Dans nos communautés, nous attendons une plus grande participation et un meilleur accès à l’information. Au Chili, il y a une grande centralisation : tout se passe dans la capitale, Santiago, et cela génère un déficit de participation des citoyens à la prise de décision et à la diffusion de l’information dans les communautés. Nous espérons que des progrès seront réalisés sur les questions de décentralisation et de redistribution du pouvoir de décision effectif.

L’un des principes de Juventudes COP Chile est précisément la décentralisation, et c’est pourquoi nous travaillons avec des personnes de différentes régions du pays. Nous aimerions voir une adoption plus massive de certaines des pratiques que nous intégrons dans Juventudes COP Chile, comme l’artivisme, la culture régénératrice, l’horizontalité et le travail communautaire.

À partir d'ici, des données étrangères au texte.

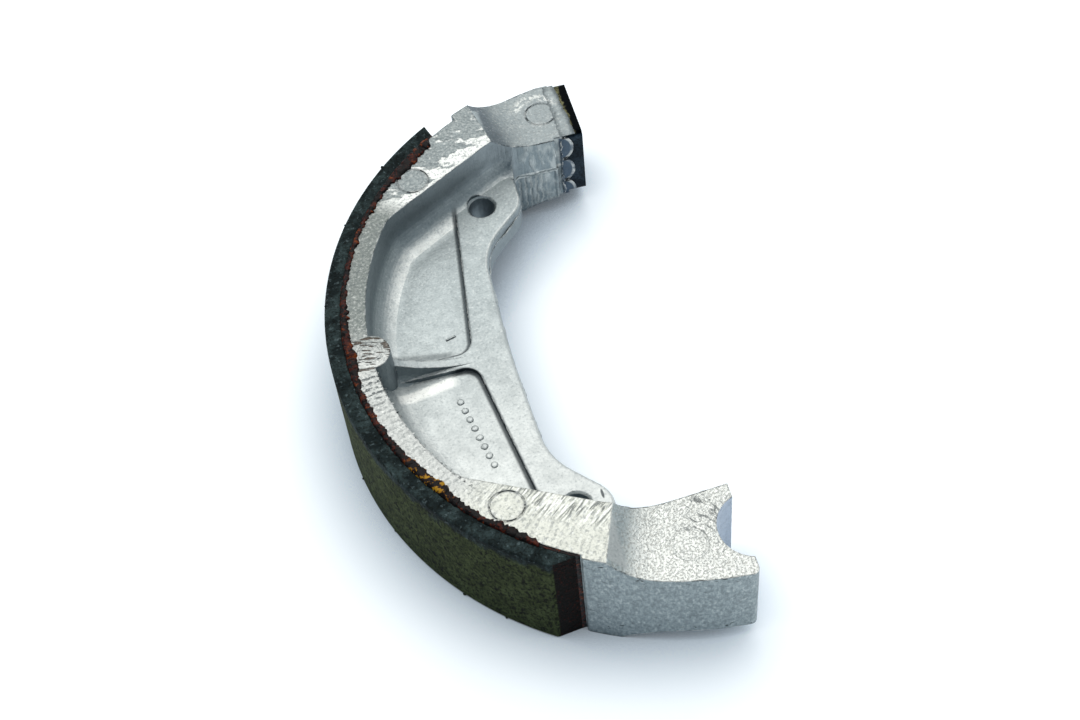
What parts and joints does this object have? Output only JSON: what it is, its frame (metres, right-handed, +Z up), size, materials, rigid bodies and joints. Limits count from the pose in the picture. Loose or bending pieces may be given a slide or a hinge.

Au niveau national, nous attendons des hommes politiques qu’ils commencent à prendre ce problème au sérieux. Ils doivent œuvrer à la réduction de la pollution et à l’atténuation de la crise climatique. Ils doivent partir de la reconnaissance du fait que la crise climatique est une crise des droits humains, qui affecte radicalement la qualité de vie des personnes et des communautés les plus vulnérables. Il est important que l’on reconnaisse que cela se produit et que c’est un problème sérieux.

Une étape importante pour faire avancer les choses serait que le Chili signe enfin l’accord régional sur l’accès à l’information, la participation du public et l’accès à la justice en matière d’environnement en Amérique latine et dans les Caraïbes, plus connu sous le nom d’accord d’Escazú. Il s’agit du premier accord régional sur l’environnement en Amérique latine et dans les Caraïbes et du premier au monde à contenir des dispositions spécifiques sur les défenseurs des droits humains et les défenseurs de l’environnement. Pendant des années, le Chili a fait pression pour que les négociations aboutissent à cet accord, mais a ensuite décidé de ne pas le signer. Elle doit le faire sans délai.

L’espace civique au Chili est classé « obstrué » par le CIVICUS Monitor.